A pregnant woman's body produces approximately 50 percent more blood and body fluids than it did prior to pregnancy, according to the American Pregnancy Association. Some of this fluid collects in the feet and ankles, a common condition called edema. More than a pampering treatment, foot soaks help mothers-to-be manage swelling and decrease tension in the feet. Since heat and a long day on your feet contribute to edema, foot soaks are especially helpful on hot, busy days.
Because hot water can increase your body temperature and damage your baby's developing cells, hot baths pose risks when water is too hot. Additionally, too hot water can increase your heart rate and reduce blood flow to your baby. Water that is close to your own body temperature, or under 100 degrees F, is safe, says Catherine Lynch, OB-GYN in an article for Baby Center. Although these risks generally apply when bathing, it is possible to increase your body temperature by soaking your feet in steamy water. A shallow basin of water, however, is likely to cool off quickly and therefore is the safest option.
Footbaths can be risky for pregnant women with diabetes because foot infections are common due to decreased circulation in the feet. A break in the skin allows bacteria to enter, potentially leading to infection or life-threatening complications. Because the pipes that carry your water could introduce bacteria, diabetic women should perform regular foot checks to be certain no ulcers or cuts are present before soaking feet at home or in a salon.
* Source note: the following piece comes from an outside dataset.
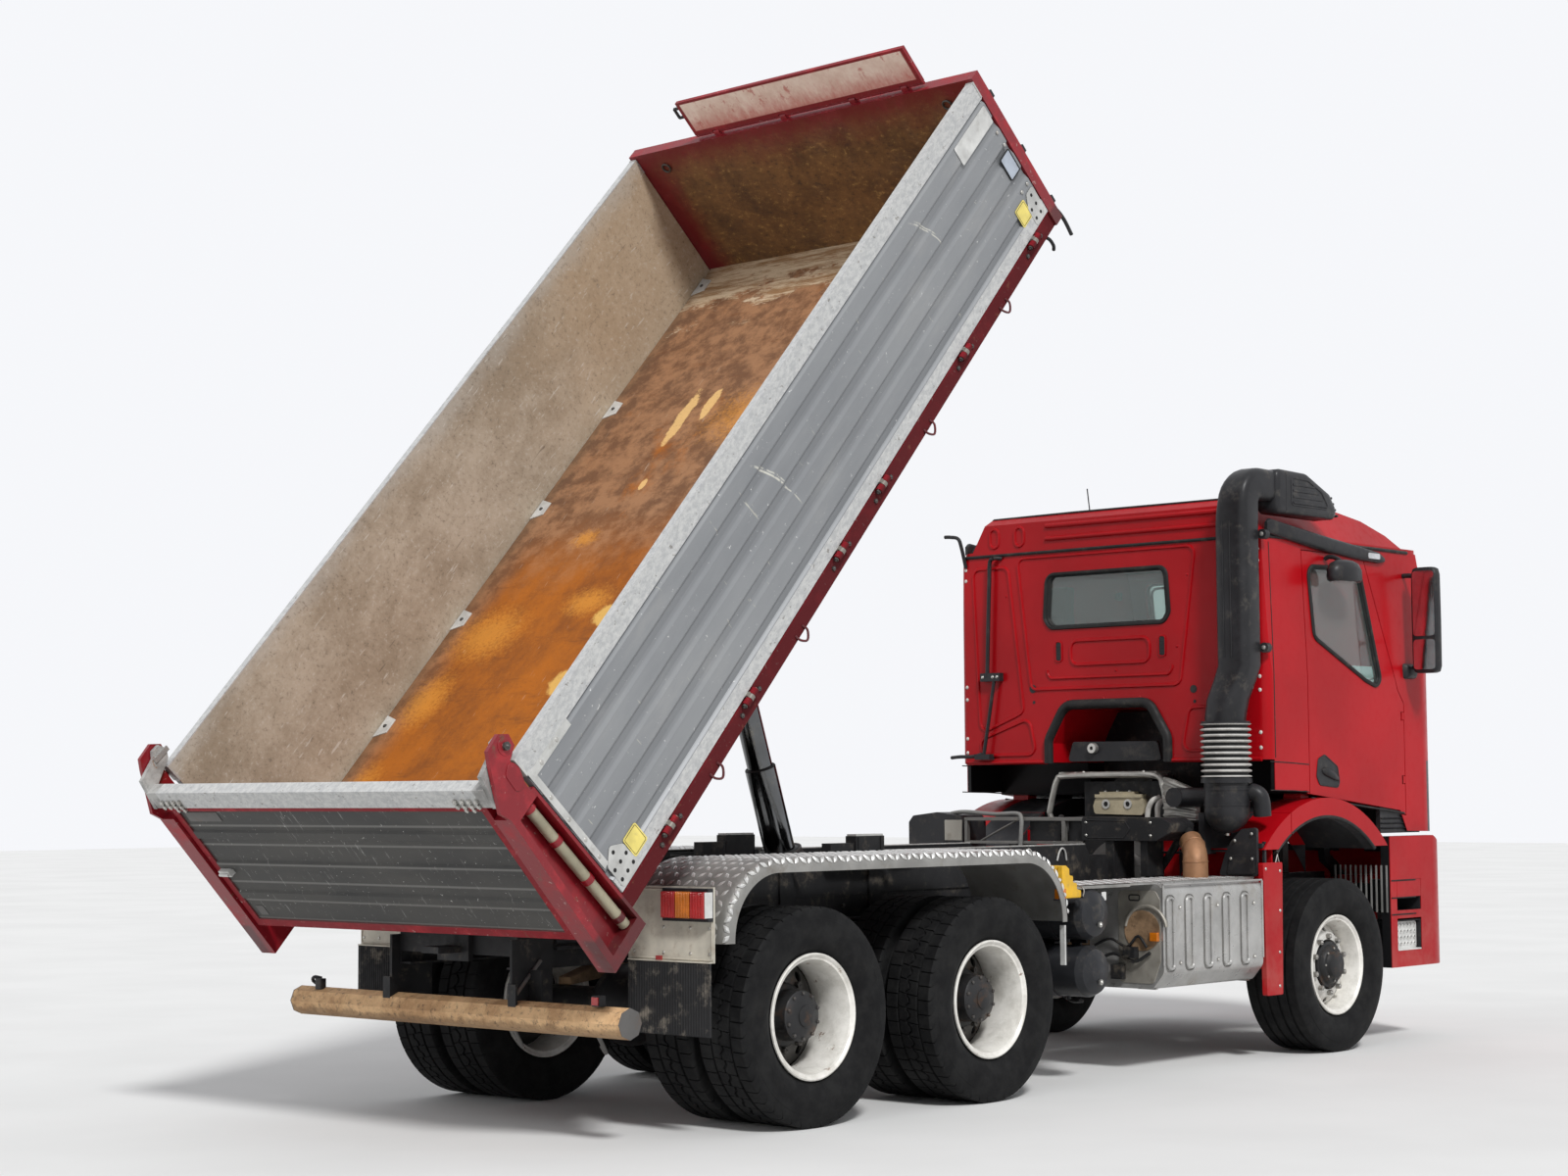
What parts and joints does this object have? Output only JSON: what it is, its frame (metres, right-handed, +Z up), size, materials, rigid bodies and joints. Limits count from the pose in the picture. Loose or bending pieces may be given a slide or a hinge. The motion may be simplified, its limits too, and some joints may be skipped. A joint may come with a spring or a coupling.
{
  "type": "three-axle tipper truck with raised bed",
  "caption": "Tipper truck with a short day cab, drop-sided bed raised on a telescopic ram, pendulum tailgate and three axles.",
  "frame": {"origin": "on the ground, under the middle of the truck's length and width", "axes": "+X to the truck's right, +Y forward, +Z up"},
  "size_m": [2.82, 8.2747, 5.4258],
  "materials": {
    "cab_red": "gloss crimson paint",
    "bed_red": "worn dark red paint",
    "bed_rust": "scoured plate with orange rust",
    "side_aluminium": "matt grey aluminium boards",
    "bright_aluminium": "pressed aluminium",
    "tread_aluminium": "raised tread plate",
    "chassis_black": "matt black chassis paint",
    "cast_grey": "cast iron",
    "rusty_steel": "brown rusty steel",
    "tank_black": "satin black",
    "cream_paint": "pale grey paint",
    "chock_yellow": "moulded yellow",
    "flap_rubber": "ribbed rubber",
    "lamp_red": "red and amber lens",
    "lamp_clear": "clear lens",
    "black_plastic": "moulded black plastic",
    "dash_plastic": "dark grey plastic",
    "seat_fabric": "dark grey cloth",
    "window_glass": "lightly tinted glass",
    "ram_chrome": "hard chromed tubes",
    "tyre_rubber": "worn black rubber",
    "rim_paint": "silver rim paint"
  },
  "bodies": {
    "chassis": {"chassis_frame": "chassis_black", "subframe": "chassis_black", "engine_block": "cast_grey", "front_axle": "chassis_black", "rear_axles": "chassis_black", "leaf_springs": "chassis_black", "exhaust_box": "bright_aluminium", "exhaust_elbow": "rusty_steel", "air_tanks": "tank_black", "fuel_tank": "bright_aluminium", "rear_mudguards": "tread_aluminium", "wheel_chocks": "chock_yellow", "mudflaps": "flap_rubber", "lamp_brackets": "cream_paint", "tail_lamps": "lamp_red", "underrun_bar": "rusty_steel", "tow_coupling": "chassis_black", "bumper": "cab_red", "headlamps": "lamp_clear", "wing_panels": "cab_red", "air_filter": "black_plastic"},
    "cab": {"cab_shell": "cab_red", "roof_cap": "cab_red", "cab_glass": "window_glass", "grille_panel": "cab_red", "wheel_arches": "cab_red", "snorkel": "black_plastic", "seats": "seat_fabric", "dashboard": "dash_plastic", "mirrors": "black_plastic"},
    "door_right": {"door_right": "cab_red", "door_glass_right": "window_glass"},
    "door_left": {"door_left": "cab_red", "door_glass_left": "window_glass"},
    "bed": {"bed_floor": "bed_rust", "headboard": "bed_red", "rear_posts": "bed_red"},
    "flap": {"loading_flap": "bed_red"},
    "side_right": {"drop_side_right": "side_aluminium"},
    "side_left": {"drop_side_left": "side_aluminium"},
    "gate": {"tailgate": "side_aluminium"},
    "ram_barrel": {"ram_barrel": "ram_chrome"},
    "ram_stage_1": {"ram_stage_1": "ram_chrome"},
    "ram_stage_2": {"ram_stage_2": "ram_chrome"},
    "ram_stage_3": {"ram_stage_3": "ram_chrome"},
    "ram_stage_4": {"ram_stage_4": "ram_chrome"},
    "knuckle_right": {"knuckle_right": "chassis_black"},
    "knuckle_left": {"knuckle_left": "chassis_black"},
    "wheel_front_right": {"tyre_front_right": "tyre_rubber", "rim_front_right": "rim_paint"},
    "wheel_front_left": {"tyre_front_left": "tyre_rubber", "rim_front_left": "rim_paint"},
    "wheel_mid_right": {"tyre_mid_right": "tyre_rubber", "rim_mid_right": "rim_paint"},
    "wheel_mid_left": {"tyre_mid_left": "tyre_rubber", "rim_mid_left": "rim_paint"},
    "wheel_rear_right": {"tyre_rear_right": "tyre_rubber", "rim_rear_right": "rim_paint"},
    "wheel_rear_left": {"tyre_rear_left": "tyre_rubber", "rim_rear_left": "rim_paint"}
  },
  "joints": [
    {"name": "bed_tip", "type": "hinge", "parent": "chassis", "child": "bed", "pos_m": [0, -3.045, 1.217], "axis": [1, 0, 0], "range_deg": [-47.9, 0]},
    {"name": "ram_swing", "type": "hinge", "parent": "chassis", "child": "ram_barrel", "pos_m": [0, -0.83, 0.98], "axis": [1, 0, 0], "range_deg": [-42.49, 0]},
    {"name": "ram_stage_1_slide", "type": "slide", "parent": "ram_barrel", "child": "ram_stage_1", "axis": [0, -0.3257, 0.9455], "range_m": [-0.45162, 0]},
    {"name": "ram_stage_2_slide", "type": "slide", "parent": "ram_stage_1", "child": "ram_stage_2", "axis": [0, -0.3257, 0.9455], "range_m": [-0.45162, 0]},
    {"name": "ram_stage_3_slide", "type": "slide", "parent": "ram_stage_2", "child": "ram_stage_3", "axis": [0, -0.3257, 0.9455], "range_m": [-0.45162, 0]},
    {"name": "ram_stage_4_slide", "type": "slide", "parent": "ram_stage_3", "child": "ram_stage_4", "axis": [0, -0.3257, 0.9455], "range_m": [-0.45162, 0]},
    {"name": "gate_swing", "type": "hinge", "parent": "bed", "child": "gate", "pos_m": [0, -4.00017, 1.76334], "axis": [-1, 0, 0], "range_deg": [0, 75]},
    {"name": "side_right_drop", "type": "hinge", "parent": "bed", "child": "side_right", "pos_m": [1.262, -3.13701, 1.30013], "axis": [0, 0.6704, 0.742], "range_deg": [0, 178]},
    {"name": "side_left_drop", "type": "hinge", "parent": "bed", "child": "side_left", "pos_m": [-1.262, -3.13701, 1.30013], "axis": [0, -0.6704, -0.742], "range_deg": [0, 178]},
    {"name": "flap_fold", "type": "hinge", "parent": "bed", "child": "flap", "pos_m": [0, -0.79021, 5.2607], "axis": [-1, 0, 0], "range_deg": [0, 90]},
    {"name": "cab_tilt", "type": "hinge", "parent": "chassis", "child": "cab", "pos_m": [0, 4.02, 0.95], "axis": [-1, 0, 0], "range_deg": [0, 60]},
    {"name": "door_right_swing", "type": "hinge", "parent": "cab", "child": "door_right", "pos_m": [1.143, 3.655, 2], "axis": [0, 0, 1], "range_deg": [0, 65]},
    {"name": "door_left_swing", "type": "hinge", "parent": "cab", "child": "door_left", "pos_m": [-1.143, 3.655, 2], "axis": [0, 0, -1], "range_deg": [0, 65]},
    {"name": "steer_left", "type": "hinge", "parent": "chassis", "child": "knuckle_left", "pos_m": [-0.925, 2.72, 0.515], "axis": [0, 0, 1], "range_deg": [-35, 35]},
    {"name": "steer_right", "type": "hinge", "parent": "chassis", "child": "knuckle_right", "pos_m": [0.925, 2.72, 0.515], "axis": [0, 0, 1], "range_deg": [-35, 35]},
    {"name": "roll_front_right", "type": "hinge", "parent": "knuckle_right", "child": "wheel_front_right", "pos_m": [1.045, 2.72, 0.515], "axis": [1, 0, 0], "continuous": true},
    {"name": "roll_front_left", "type": "hinge", "parent": "knuckle_left", "child": "wheel_front_left", "pos_m": [-1.045, 2.72, 0.515], "axis": [1, 0, 0], "continuous": true},
    {"name": "roll_mid_right", "type": "hinge", "parent": "chassis", "child": "wheel_mid_right", "pos_m": [0.915, -0.68, 0.515], "axis": [1, 0, 0], "continuous": true},
    {"name": "roll_mid_left", "type": "hinge", "parent": "chassis", "child": "wheel_mid_left", "pos_m": [-0.915, -0.68, 0.515], "axis": [1, 0, 0], "continuous": true},
    {"name": "roll_rear_right", "type": "hinge", "parent": "chassis", "child": "wheel_rear_right", "pos_m": [0.915, -2.03, 0.515], "axis": [1, 0, 0], "continuous": true},
    {"name": "roll_rear_left", "type": "hinge", "parent": "chassis", "child": "wheel_rear_left", "pos_m": [-0.915, -2.03, 0.515], "axis": [1, 0, 0], "continuous": true}
  ],
  "couplings": [
    {"joint": "ram_swing", "follows": "bed_tip", "ratio": 0.88679},
    {"joint": "ram_stage_1_slide", "follows": "bed_tip", "m_per_rad": 0.5402},
    {"joint": "ram_stage_2_slide", "follows": "bed_tip", "m_per_rad": 0.5402},
    {"joint": "ram_stage_3_slide", "follows": "bed_tip", "m_per_rad": 0.5402},
    {"joint": "ram_stage_4_slide", "follows": "bed_tip", "m_per_rad": 0.5402},
    {"joint": "steer_right", "follows": "steer_left", "ratio": 1}
  ]
}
Although foot soaks generally are safe, you should never use them to treat edema without consulting your doctor. Most swelling in the feet is common in pregnancy, particularly in the third trimester, but for some women it signals a problem. If swelling suddenly extends to your hands and face, consult your doctor to rule out preeclampsia, a potentially dangerous condition that can develop late in pregnancy.